Although the Botanical Garden is closed on Mondays volunteers to the community garden are welcome. The west gate on Savannah Road is open so that volunteers can drive right in, and there is a great shady oak to park beneath.

 

8 Responses

  1. Naomi says:

    Very cool! Thanks for sharing about your involvement in the community garden. I would definitely volunteer there if it didn’t take me 3 days to drive to Florida! What great works you and others are doing!

  2. Adina says:

    All right Naomi, You’re missing a great time! thanks for your comment.

  3. Green Mitsuko says:

    Great pictures & article. Volunteering at the garden is such a fulfilling & learning process. The reason I stay w/ this is, it is always an on going adventure there, with the soil, crops, their lnhabitants, the balance between us & them as to who gets the dining experience! (haha) Learning the organic way is more than reading a book ( however, “Teeming w/ Microbes” is a must have).
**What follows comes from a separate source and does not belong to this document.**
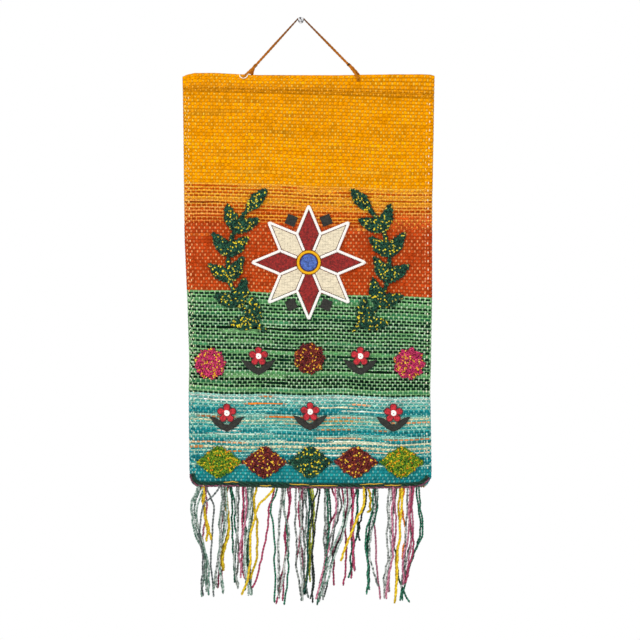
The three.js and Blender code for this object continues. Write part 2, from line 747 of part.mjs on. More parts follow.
function wreathBranch(side) {
  const leaves = [];
  for (let pair = 0; pair <= LEAF_PAIRS; pair += 1) {
    const degrees = WREATH_START + ((WREATH_END - WREATH_START) * (pair + 0.5)) / (LEAF_PAIRS + 0.5);
    const at = wreathPoint(degrees, side);
    const ahead = wreathPoint(degrees + 1, side);
    const along = Math.atan2(ahead.y - at.y, ahead.x - at.x);
    const turns = pair === LEAF_PAIRS ? [0] : [LEAF_SPLAY, -LEAF_SPLAY];
    for (const splay of turns) {
      const angle = along + THREE.MathUtils.degToRad(splay);
      const leaf = pilePad(LEAF).rotateZ(angle);
      leaves.push(leaf.translate(at.x + Math.cos(angle) * LEAF_OUT, at.y + Math.sin(angle) * LEAF_OUT, 0));
    }
  }
  const stem = [];
  for (let i = 0; i <= 2 * STEM_STEPS + 1; i += 1) {
    const outward = i > STEM_STEPS;
    const share = (outward ? 2 * STEM_STEPS + 1 - i : i) / STEM_STEPS;
    const point = wreathPoint(WREATH_START + (WREATH_END - WREATH_START) * share, side);
    const far = 1 + ((outward ? 1 : -1) * STEM_HALF) / WREATH_REACH;
    stem.push(new THREE.Vector2(point.x * far, point.y * far));
  }
  return joined([slab(stem, SEAT_GAP, STEM_HIGH), ...leaves]);
}

function makeWreath() {
  for (const [name, side] of [['wreath_left', -1], ['wreath_right', 1]]) {
    addMesh(name, layOnCloth(wreathBranch(side), STAR_AT), DARK_GREEN, 0.95, STAR_AT);
  }
}

// Round pile rosettes in the green part and a row of pile diamonds along the foot

const ROSETTE = { long: 23, wide: 23, power: 2, lobes: 9, lobeDepth: 0.06, sides: 18 };
const ROSETTES = [
  { name: 'rosette_left', x: -137, z: -519, color: MAGENTA },
  { name: 'rosette_middle', x: 13, z: -511, color: MAROON },
  { name: 'rosette_right', x: 164, z: -519, color: MAGENTA },
];
const FOOT_DIAMOND = { long: 33.5, wide: 25, power: 1.15, lobes: 10, lobeDepth: 0.035, sides: 20 };
const FOOT_X = 14;             // the middle of the row
const FOOT_Z = -668;
const FOOT_PITCH = 69;
const FOOT_COLORS = [OLIVE, MAROON, DARK_GREEN, MAROON, OLIVE];

function makePilePads() {
  for (const { name, x, z, color } of ROSETTES) {
    const at = { x, z };
    addMesh(name, layOnCloth(pilePad(ROSETTE), at), color, 0.95, at);
  }
  FOOT_COLORS.forEach((color, i) => {
    const at = { x: FOOT_X + (i - (FOOT_COLORS.length - 1) / 2) * FOOT_PITCH, z: FOOT_Z };
    addMesh(`foot_diamond_${i + 1}`, layOnCloth(pilePad(FOOT_DIAMOND), at), color, 0.95, at);
  });
}

// Felt flowers: black leaves, red petals over them, a white middle on top

const FLOWERS = [
  { x: -64, z: -516 },
  { x: 90, z: -516 },
  { x: -112, z: -602 },
  { x: 14, z: -600 },
  { x: 140, z: -602 },
];
const PETALS = 5;
const PETAL_REACH = 15;
const PETAL_NOTCH = 8.5;
const FLOWER_UP = 8;           // the middle of the petals above the flower's place
const FLOWER_MIDDLE = 5;
const MIDDLE_SIDES = 10;
const PETAL_STEPS = 4;

function petalOutline() {
  const points = [];
  const steps = PETALS * PETAL_STEPS;
  for (let i = 0; i < steps; i += 1) {
    const angle = (2 * Math.PI * i) / steps + Math.PI / 2;
    const wave = Math.abs(Math.cos((PETALS * (angle - Math.PI / 2)) / 2));
    const far = PETAL_NOTCH + (PETAL_REACH - PETAL_NOTCH) * wave ** 0.6;
    points.push(new THREE.Vector2(Math.cos(angle) * far, Math.sin(angle) * far));
  }
  return points;
}

function leafPairOutline() {
  const half = [[0, -20], [9, -16], [19, -8], [26, 3], [16, 1], [8, -4], [3, -9]];
  const left = half.slice(1).reverse().map(([x, y]) => [-x, y]);
  return [...half, ...left].map(([x, y]) => new THREE.Vector2(x, y));
}

function makeFlowers() {
  FLOWERS.forEach((at, i) => {
    const leaves = slab(leafPairOutline(), SEAT_GAP, FELT);
    const petals = slab(petalOutline(), SEAT_GAP, FELT).translate(0, FLOWER_UP, FELT + LAYER_GAP);
    const top = SEAT_GAP + 2 * (FELT + LAYER_GAP);
    const middle = disc(FLOWER_MIDDLE, top, FELT, MIDDLE_SIDES).translate(0, FLOWER_UP, 0);
    addMesh(`flower_leaves_${i + 1}`, layOnCloth(leaves, at), BLACK, 0.9, at);
    addMesh(`flower_petals_${i + 1}`, layOnCloth(petals, at), RED, 0.9, at);
    addMesh(`flower_middle_${i + 1}`, layOnCloth(middle, at), WHITE, 0.9, at);
  });
}

makeCloth();
makeHemYarns();
makeFringe();
makePin();
makeCords();
makeStar();
makeGems();
makeWreath();
makePilePads();
makeFlowers();

export default hanging;
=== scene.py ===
# Handwoven jute wall hanging on a push pin: real yarns woven over and under each other, felt, couched
# cord and stitched yarn pile on them, a twisted hanging cord and a loose two-ply fringe.
# Tables and sizes are in millimetres, in the part's own frame, and a mesh is made in metres from them.
import math

import bpy
import numpy as np
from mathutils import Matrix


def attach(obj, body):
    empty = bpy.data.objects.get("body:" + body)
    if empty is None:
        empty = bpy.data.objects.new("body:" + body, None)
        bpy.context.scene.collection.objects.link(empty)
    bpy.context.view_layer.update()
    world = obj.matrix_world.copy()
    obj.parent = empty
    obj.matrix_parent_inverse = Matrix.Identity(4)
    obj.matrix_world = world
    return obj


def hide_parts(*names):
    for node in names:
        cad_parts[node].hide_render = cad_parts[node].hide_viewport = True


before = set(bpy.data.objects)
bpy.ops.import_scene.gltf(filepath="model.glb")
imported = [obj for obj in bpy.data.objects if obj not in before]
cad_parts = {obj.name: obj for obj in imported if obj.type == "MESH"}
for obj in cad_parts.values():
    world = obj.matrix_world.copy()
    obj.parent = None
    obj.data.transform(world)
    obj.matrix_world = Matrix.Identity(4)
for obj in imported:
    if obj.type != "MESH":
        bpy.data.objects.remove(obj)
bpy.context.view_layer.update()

MM = 0.001
OUTWARD = np.array([0.0, -1.0, 0.0])
SMALLEST = 1e-9

# The camera stands straight in front, where the photograph's middle falls on the hanging
VIEW_X = 29.0
VIEW_Z = -453.0
VIEW_WIDE = 969.0
LENS = 180.0
SENSOR = 36.0

# Sizes of the cloth and of what is sewn to it
CLOTH_WIDE = 380.0
CLOTH_DROP = 625.0
CLOTH_THICK = 2.8
HEADING_DEPTH = 29.0
SIDE_HEM_EXTRA = 1.2
SEAT_GAP = 0.45
LAYER_GAP = 0.4
FELT = 1.4
PILE = 5.4
CORD_WIDE = 5.0
CORD_HIGH = 3.2

# The sides of the cloth: height, left edge and right edge
SIDES = (
    (-84, -178.4, 201.8), (-181, -177.2, 200.3), (-272, -176.4, 198.6), (-332, -175.4, 198.3),
    (-423, -171.4, 198.2), (-518, -168.4, 196.6), (-560, -169.4, 195.6), (-635, -168.9, 197.0),
    (-680, -168.2, 197.5), (-691, -167.0, 197.0), (-699, -164.6, 193.0), (-704, -159.6, 189.0),
    (-708, -152.0, 184.5),
)
# The top and the lower edge: place across, height
TOP_EDGE = (
    (-178.4, -86.2), (-171, -82.4), (-160, -79.6), (-130, -79.3), (-92, -81.6), (-62, -83.1),
    (59, -83.1), (100, -82.0), (142, -81.3), (183, -80.8), (196, -81.6), (201.8, -83.9),
)
# The straight line that the upper rows keep to, and how deep below the top edge its own dips still show
TOP_LINE = ((-178.4, -80.7), (201.8, -82.0))
TOP_DIP_DEPTH = 16.0
BOTTOM_EDGE = ((-170, -704.8), (-92, -705.4), (0, -707.4), (90, -708.1), (150, -707.5), (198, -706.0))
# The heading's groove: place across, depth below the top edge
HEADING_SEAM = ((-178, 25), (-54, 27), (60, 30), (202, 35))
# How much of the groove's slope the wefts have: distance down, share
WEFT_SLOPE = ((0, 0.0), (29, 1.0), (300, 1.0), (400, 0.95), (460, 0.75), (505, 0.4), (600, 0.15), (625, 0.0))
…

Volunteering Is a great way for hands on learning w/ a true organic gardener, & we experience something new everytime. I have met & get to hang out w/ the nicest people & always return home w/ new knowledge. I plan to stay with it as there is much more to learn & more garden adventures to participate in. All this of course trickles down to home, & others. I hope to be of much help & also a good student. The price is right & the rewards are many! Thank you, Adina! ( your articles & photos are wonderful)

  4. Sara says:

    Wow. So interesting (and such a gorgeous smile)!

  5. kimberly says:

    Hey Adina! What a great project! I’ve recently obtained info to volunteer at the food pantry, along with the children. However, this may be a great way to volunteer as well…and I love the educational aspect. We love Heathcote!!!

  6. Adina says:

    Thanks for your comments Green and Kimberly. We are glad to have you at the garden Green, and we would be glad to have you join us whenever you can Kimberly.

  7. Adina says:

    Thanks for your comment Sara, tee hee.

  8. Autumn Belle says:

    I like this idea very much. A very good way to promote a healthy lifestyle.